My life, your words. My son must think now, as you did then. Trayvon is so real to me, that I am often moved to tears. I am constantly redirecting his moves. Making him adjust to others views of him. "Take your hands out of your pockets", "Take that hood/hat off before going in the store", "You're 6'3 280, most see you as a threat" list goes on and on....Modern day gladiator. Cheer him in the arena, kill 'em on the streets. How can this be any different than, 1960?, 50? 40? 30? 1900??? 1860? What a delicate
/deadly balance for a black man. To be a MAN, and not so much a MAN that you are punished...What does my son do, when the world he lives in is constantly attacking his exsistence? His soul? His spirit?

DocTone said...

I know that Avenue. I know those Champion hoodies.
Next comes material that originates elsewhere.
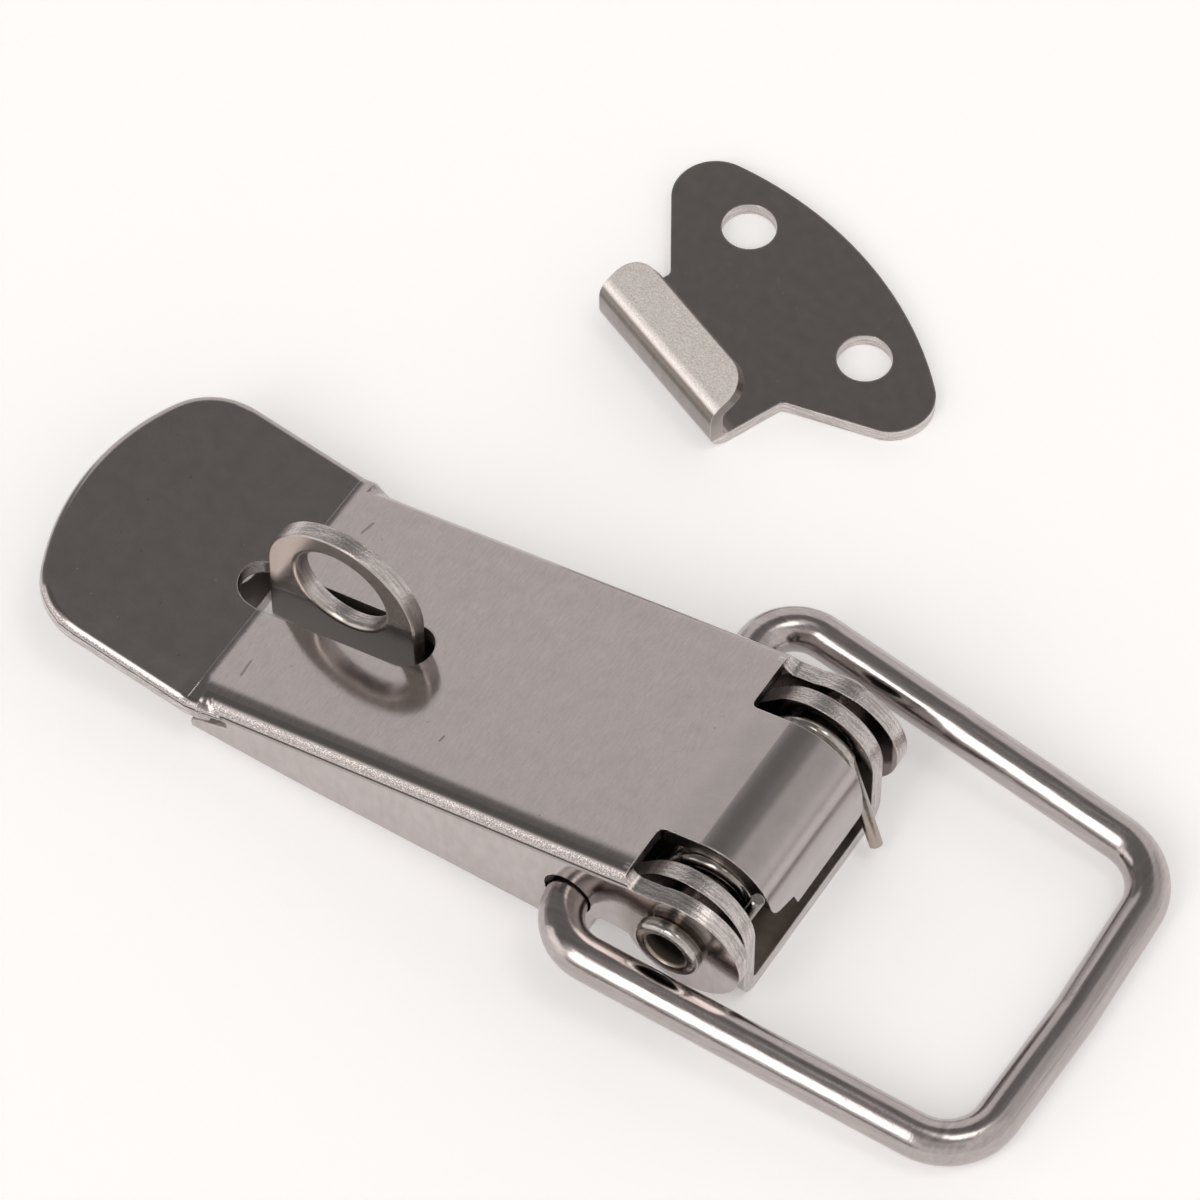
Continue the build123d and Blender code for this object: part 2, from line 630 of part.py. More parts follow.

I know the insurmountable burden of trying to make people comfortable in my presence, when they haven't taken care to make me comfortable in theirs.
But I don't know Trayvon's father's pain. I can't begin to know. Yet I can't shake the grief I feel. I pray for that family, because as a father, I'm not sure I could piece it all together.
...I also nee to cop: Walter Mosley’s All I Did Was Shoot My Man.